Collected material =

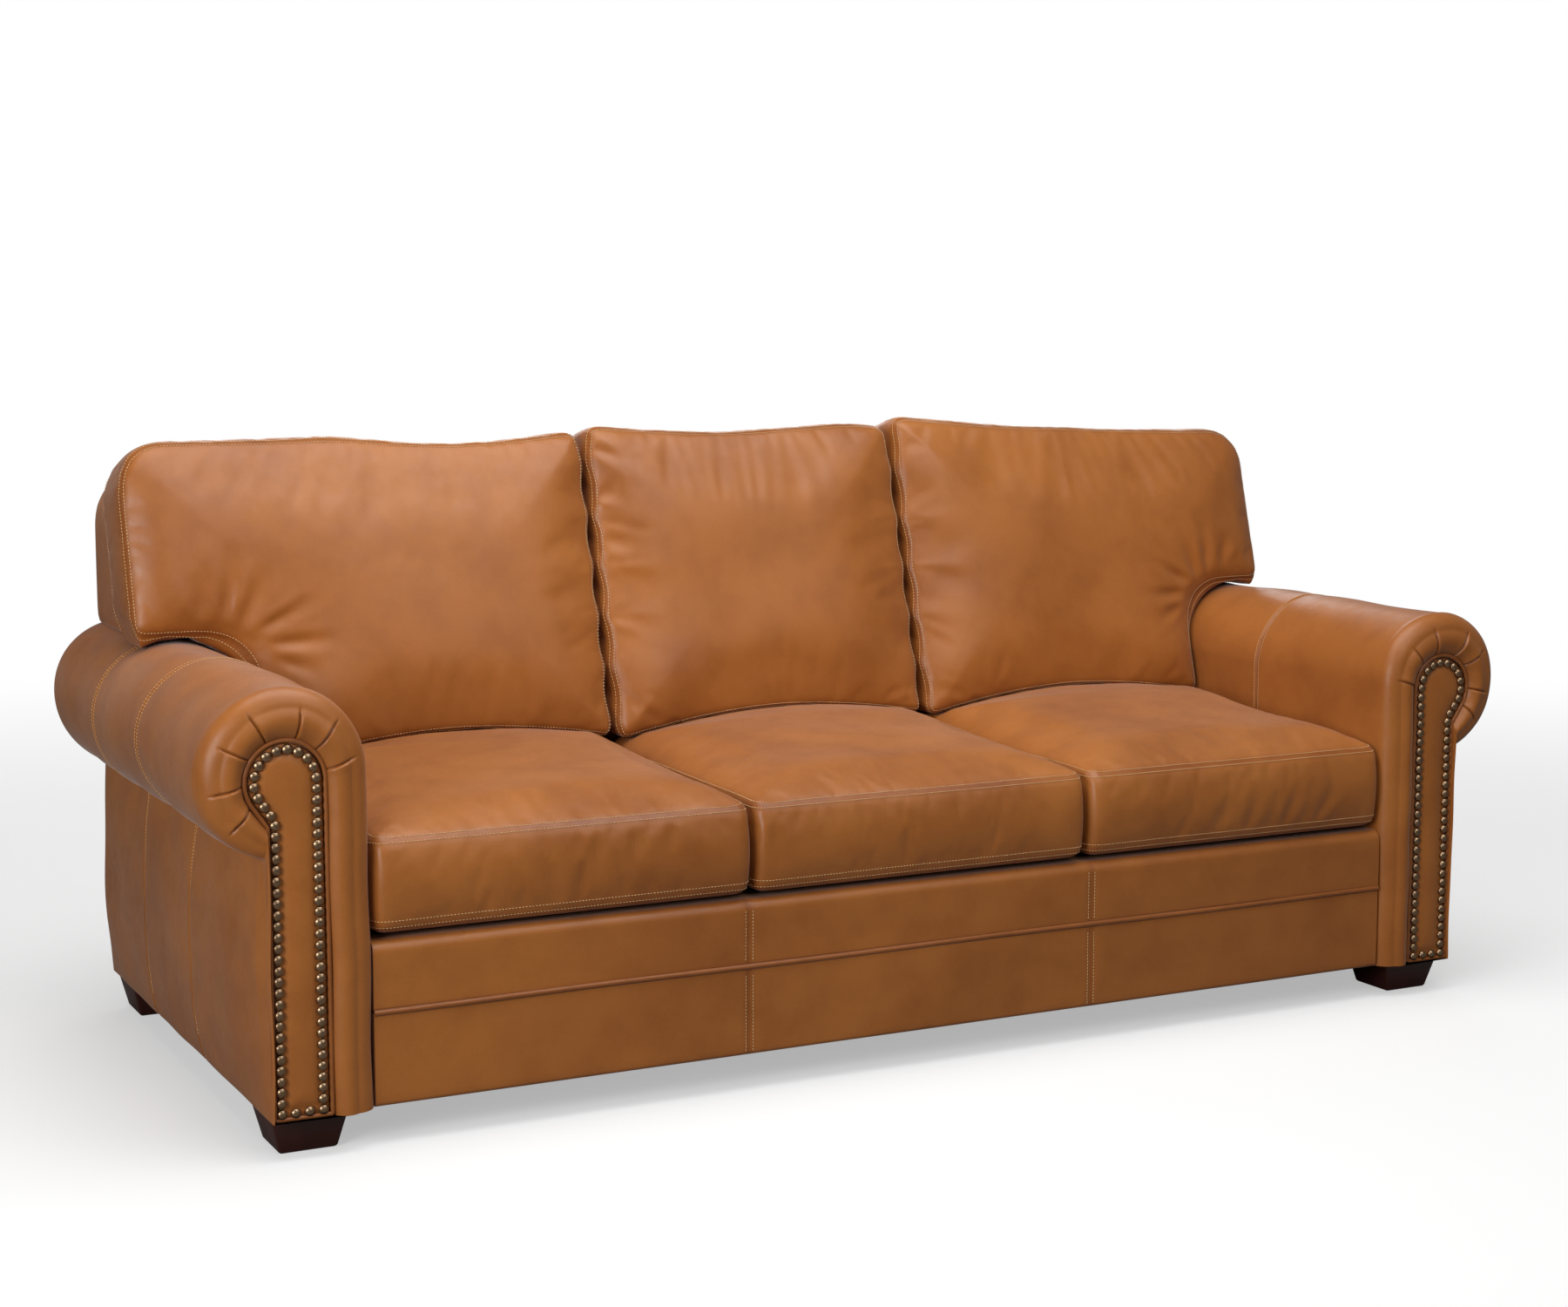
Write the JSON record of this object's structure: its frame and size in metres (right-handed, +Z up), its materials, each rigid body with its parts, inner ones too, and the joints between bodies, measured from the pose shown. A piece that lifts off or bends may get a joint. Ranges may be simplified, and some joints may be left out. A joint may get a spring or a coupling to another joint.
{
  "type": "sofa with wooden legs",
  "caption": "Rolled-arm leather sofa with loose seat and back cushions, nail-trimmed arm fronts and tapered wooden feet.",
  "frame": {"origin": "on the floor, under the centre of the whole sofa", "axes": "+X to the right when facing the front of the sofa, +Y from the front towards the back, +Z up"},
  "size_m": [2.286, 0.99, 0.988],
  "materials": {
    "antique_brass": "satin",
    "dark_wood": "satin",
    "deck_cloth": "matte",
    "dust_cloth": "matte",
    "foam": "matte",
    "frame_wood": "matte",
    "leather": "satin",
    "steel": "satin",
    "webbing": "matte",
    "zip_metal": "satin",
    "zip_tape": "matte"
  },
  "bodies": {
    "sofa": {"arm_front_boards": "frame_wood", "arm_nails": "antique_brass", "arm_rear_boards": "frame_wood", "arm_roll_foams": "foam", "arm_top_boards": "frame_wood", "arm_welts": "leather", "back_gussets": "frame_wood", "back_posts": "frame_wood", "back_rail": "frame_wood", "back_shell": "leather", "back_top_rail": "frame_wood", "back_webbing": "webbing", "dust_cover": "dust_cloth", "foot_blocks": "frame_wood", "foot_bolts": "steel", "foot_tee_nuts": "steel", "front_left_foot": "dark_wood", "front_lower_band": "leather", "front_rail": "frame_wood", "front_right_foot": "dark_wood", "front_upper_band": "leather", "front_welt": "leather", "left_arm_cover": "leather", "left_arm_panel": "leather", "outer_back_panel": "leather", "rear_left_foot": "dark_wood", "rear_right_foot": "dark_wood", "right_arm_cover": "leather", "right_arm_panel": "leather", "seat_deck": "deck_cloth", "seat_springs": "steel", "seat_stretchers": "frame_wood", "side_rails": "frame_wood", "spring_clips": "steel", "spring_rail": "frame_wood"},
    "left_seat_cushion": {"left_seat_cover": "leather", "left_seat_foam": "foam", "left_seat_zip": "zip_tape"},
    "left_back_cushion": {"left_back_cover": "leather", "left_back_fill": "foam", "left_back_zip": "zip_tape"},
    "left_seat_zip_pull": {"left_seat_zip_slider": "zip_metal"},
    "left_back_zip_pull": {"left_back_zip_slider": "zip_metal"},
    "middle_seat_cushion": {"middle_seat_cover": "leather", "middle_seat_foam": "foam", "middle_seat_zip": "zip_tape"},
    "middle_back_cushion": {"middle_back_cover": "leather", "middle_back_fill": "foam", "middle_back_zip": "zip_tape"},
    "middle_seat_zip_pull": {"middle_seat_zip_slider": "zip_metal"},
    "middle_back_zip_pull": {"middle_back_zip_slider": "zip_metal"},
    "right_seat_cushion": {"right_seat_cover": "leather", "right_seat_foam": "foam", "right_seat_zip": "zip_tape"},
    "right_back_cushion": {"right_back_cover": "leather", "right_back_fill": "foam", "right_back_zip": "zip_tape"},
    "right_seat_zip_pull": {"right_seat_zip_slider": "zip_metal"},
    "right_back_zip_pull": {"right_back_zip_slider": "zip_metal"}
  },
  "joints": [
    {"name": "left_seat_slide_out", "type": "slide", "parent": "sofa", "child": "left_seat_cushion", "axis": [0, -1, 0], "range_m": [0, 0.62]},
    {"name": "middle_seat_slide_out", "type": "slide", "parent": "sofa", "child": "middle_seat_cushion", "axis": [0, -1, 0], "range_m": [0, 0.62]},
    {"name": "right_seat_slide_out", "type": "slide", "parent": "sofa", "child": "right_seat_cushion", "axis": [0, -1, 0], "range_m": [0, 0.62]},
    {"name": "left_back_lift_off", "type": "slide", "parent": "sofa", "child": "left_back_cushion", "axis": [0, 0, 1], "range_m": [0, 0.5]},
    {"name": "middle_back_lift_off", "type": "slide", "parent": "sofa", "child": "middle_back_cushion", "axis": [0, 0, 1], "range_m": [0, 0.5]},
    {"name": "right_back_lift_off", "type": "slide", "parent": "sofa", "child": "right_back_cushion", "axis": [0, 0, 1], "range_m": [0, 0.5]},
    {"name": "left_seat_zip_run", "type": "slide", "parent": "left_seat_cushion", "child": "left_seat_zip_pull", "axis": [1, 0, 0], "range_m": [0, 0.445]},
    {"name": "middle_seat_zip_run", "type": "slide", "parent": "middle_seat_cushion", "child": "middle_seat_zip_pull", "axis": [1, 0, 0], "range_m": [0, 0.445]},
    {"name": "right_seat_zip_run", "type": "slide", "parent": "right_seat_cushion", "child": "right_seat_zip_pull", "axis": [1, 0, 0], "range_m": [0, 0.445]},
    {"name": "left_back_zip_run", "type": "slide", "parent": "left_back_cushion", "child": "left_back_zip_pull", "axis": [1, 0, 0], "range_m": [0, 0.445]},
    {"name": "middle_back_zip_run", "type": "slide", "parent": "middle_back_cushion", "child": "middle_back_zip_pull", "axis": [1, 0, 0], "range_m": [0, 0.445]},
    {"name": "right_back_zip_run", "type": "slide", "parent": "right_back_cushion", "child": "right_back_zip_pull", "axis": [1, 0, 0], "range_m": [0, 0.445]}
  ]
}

Exercise goal = Print all of the data exactly as it was given.

Task response =
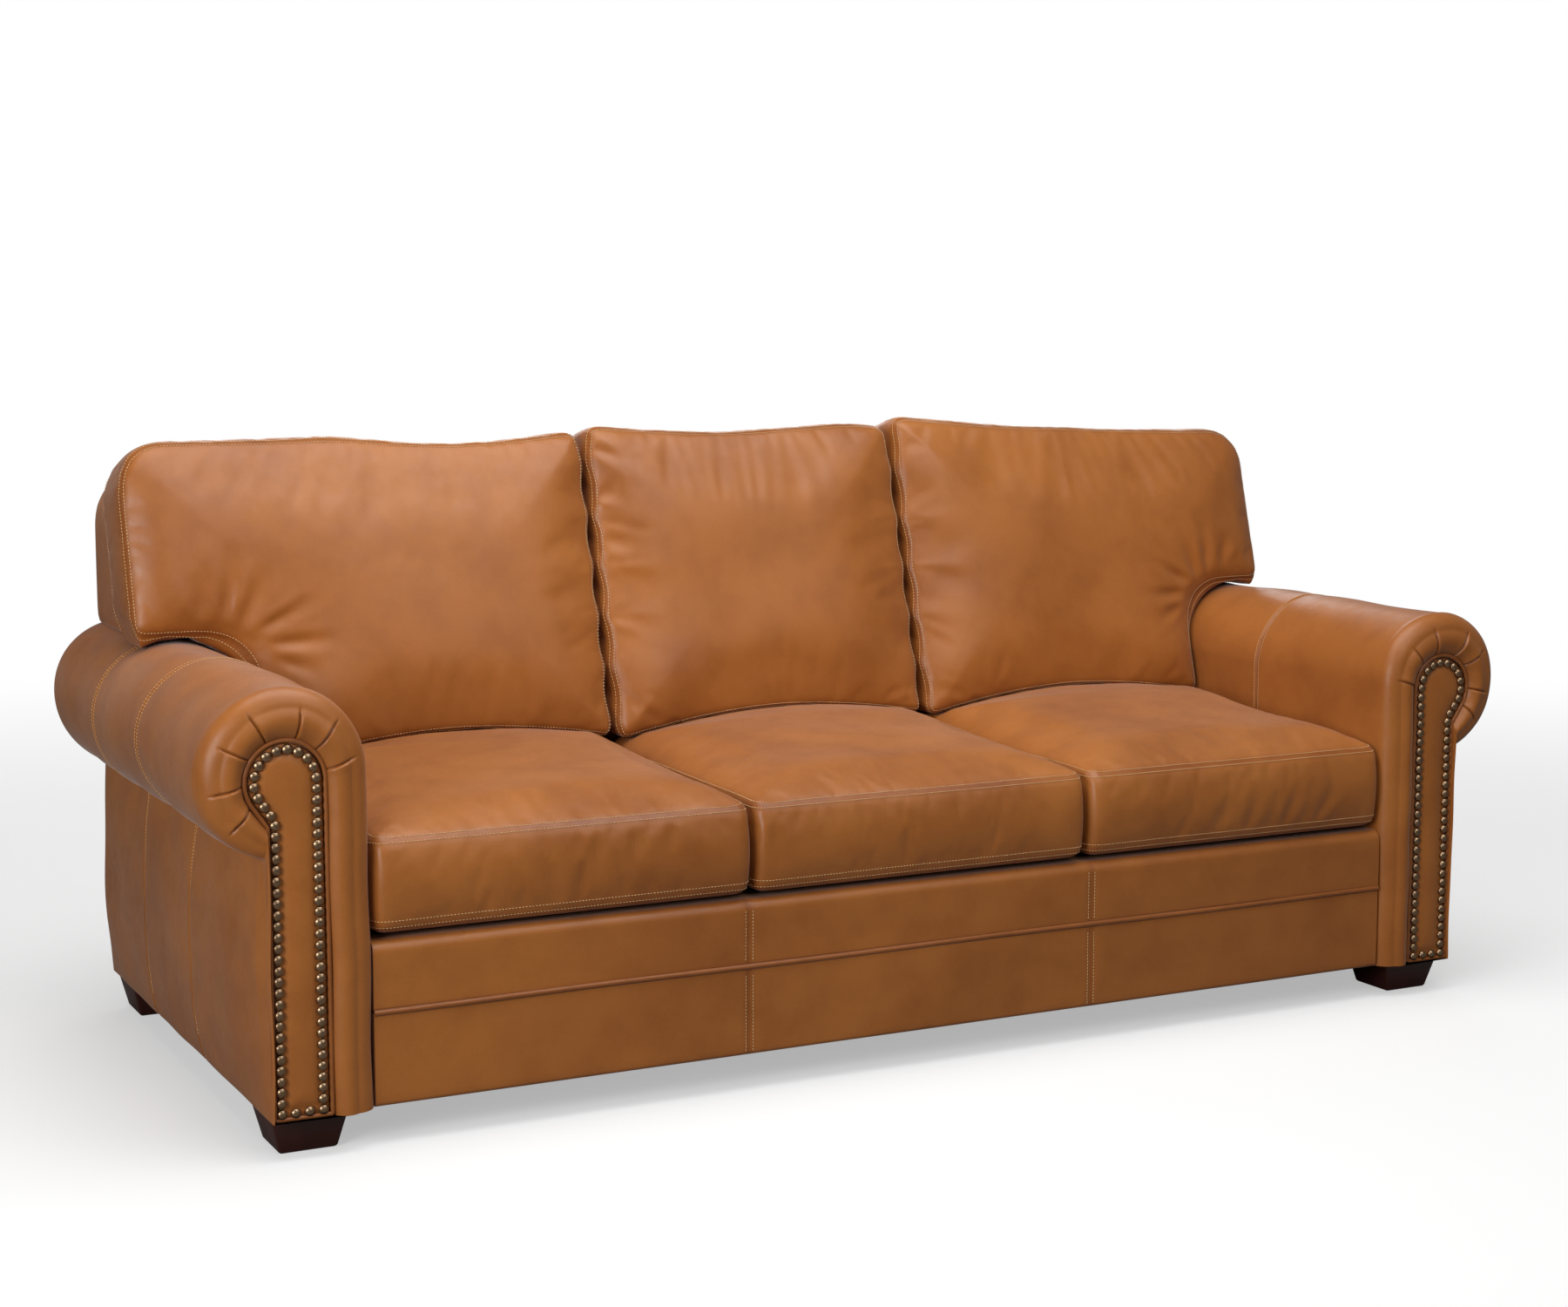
Write the JSON record of this object's structure: its frame and size in metres (right-handed, +Z up), its materials, each rigid body with its parts, inner ones too, and the joints between bodies, measured from the pose shown. A piece that lifts off or bends may get a joint. Ranges may be simplified, and some joints may be left out. A joint may get a spring or a coupling to another joint.
{
  "type": "sofa with wooden legs",
  "caption": "Rolled-arm leather sofa with loose seat and back cushions, nail-trimmed arm fronts and tapered wooden feet.",
  "frame": {"origin": "on the floor, under the centre of the whole sofa", "axes": "+X to the right when facing the front of the sofa, +Y from the front towards the back, +Z up"},
  "size_m": [2.286, 0.99, 0.988],
  "materials": {
    "antique_brass": "satin",
    "dark_wood": "satin",
    "deck_cloth": "matte",
    "dust_cloth": "matte",
    "foam": "matte",
    "frame_wood": "matte",
    "leather": "satin",
    "steel": "satin",
    "webbing": "matte",
    "zip_metal": "satin",
    "zip_tape": "matte"
  },
  "bodies": {
    "sofa": {"arm_front_boards": "frame_wood", "arm_nails": "antique_brass", "arm_rear_boards": "frame_wood", "arm_roll_foams": "foam", "arm_top_boards": "frame_wood", "arm_welts": "leather", "back_gussets": "frame_wood", "back_posts": "frame_wood", "back_rail": "frame_wood", "back_shell": "leather", "back_top_rail": "frame_wood", "back_webbing": "webbing", "dust_cover": "dust_cloth", "foot_blocks": "frame_wood", "foot_bolts": "steel", "foot_tee_nuts": "steel", "front_left_foot": "dark_wood", "front_lower_band": "leather", "front_rail": "frame_wood", "front_right_foot": "dark_wood", "front_upper_band": "leather", "front_welt": "leather", "left_arm_cover": "leather", "left_arm_panel": "leather", "outer_back_panel": "leather", "rear_left_foot": "dark_wood", "rear_right_foot": "dark_wood", "right_arm_cover": "leather", "right_arm_panel": "leather", "seat_deck": "deck_cloth", "seat_springs": "steel", "seat_stretchers": "frame_wood", "side_rails": "frame_wood", "spring_clips": "steel", "spring_rail": "frame_wood"},
    "left_seat_cushion": {"left_seat_cover": "leather", "left_seat_foam": "foam", "left_seat_zip": "zip_tape"},
    "left_back_cushion": {"left_back_cover": "leather", "left_back_fill": "foam", "left_back_zip": "zip_tape"},
    "left_seat_zip_pull": {"left_seat_zip_slider": "zip_metal"},
    "left_back_zip_pull": {"left_back_zip_slider": "zip_metal"},
    "middle_seat_cushion": {"middle_seat_cover": "leather", "middle_seat_foam": "foam", "middle_seat_zip": "zip_tape"},
    "middle_back_cushion": {"middle_back_cover": "leather", "middle_back_fill": "foam", "middle_back_zip": "zip_tape"},
    "middle_seat_zip_pull": {"middle_seat_zip_slider": "zip_metal"},
    "middle_back_zip_pull": {"middle_back_zip_slider": "zip_metal"},
    "right_seat_cushion": {"right_seat_cover": "leather", "right_seat_foam": "foam", "right_seat_zip": "zip_tape"},
    "right_back_cushion": {"right_back_cover": "leather", "right_back_fill": "foam", "right_back_zip": "zip_tape"},
    "right_seat_zip_pull": {"right_seat_zip_slider": "zip_metal"},
    "right_back_zip_pull": {"right_back_zip_slider": "zip_metal"}
  },
  "joints": [
    {"name": "left_seat_slide_out", "type": "slide", "parent": "sofa", "child": "left_seat_cushion", "axis": [0, -1, 0], "range_m": [0, 0.62]},
    {"name": "middle_seat_slide_out", "type": "slide", "parent": "sofa", "child": "middle_seat_cushion", "axis": [0, -1, 0], "range_m": [0, 0.62]},
    {"name": "right_seat_slide_out", "type": "slide", "parent": "sofa", "child": "right_seat_cushion", "axis": [0, -1, 0], "range_m": [0, 0.62]},
    {"name": "left_back_lift_off", "type": "slide", "parent": "sofa", "child": "left_back_cushion", "axis": [0, 0, 1], "range_m": [0, 0.5]},
    {"name": "middle_back_lift_off", "type": "slide", "parent": "sofa", "child": "middle_back_cushion", "axis": [0, 0, 1], "range_m": [0, 0.5]},
    {"name": "right_back_lift_off", "type": "slide", "parent": "sofa", "child": "right_back_cushion", "axis": [0, 0, 1], "range_m": [0, 0.5]},
    {"name": "left_seat_zip_run", "type": "slide", "parent": "left_seat_cushion", "child": "left_seat_zip_pull", "axis": [1, 0, 0], "range_m": [0, 0.445]},
    {"name": "middle_seat_zip_run", "type": "slide", "parent": "middle_seat_cushion", "child": "middle_seat_zip_pull", "axis": [1, 0, 0], "range_m": [0, 0.445]},
    {"name": "right_seat_zip_run", "type": "slide", "parent": "right_seat_cushion", "child": "right_seat_zip_pull", "axis": [1, 0, 0], "range_m": [0, 0.445]},
    {"name": "left_back_zip_run", "type": "slide", "parent": "left_back_cushion", "child": "left_back_zip_pull", "axis": [1, 0, 0], "range_m": [0, 0.445]},
    {"name": "middle_back_zip_run", "type": "slide", "parent": "middle_back_cushion", "child": "middle_back_zip_pull", "axis": [1, 0, 0], "range_m": [0, 0.445]},
    {"name": "right_back_zip_run", "type": "slide", "parent": "right_back_cushion", "child": "right_back_zip_pull", "axis": [1, 0, 0], "range_m": [0, 0.445]}
  ]
}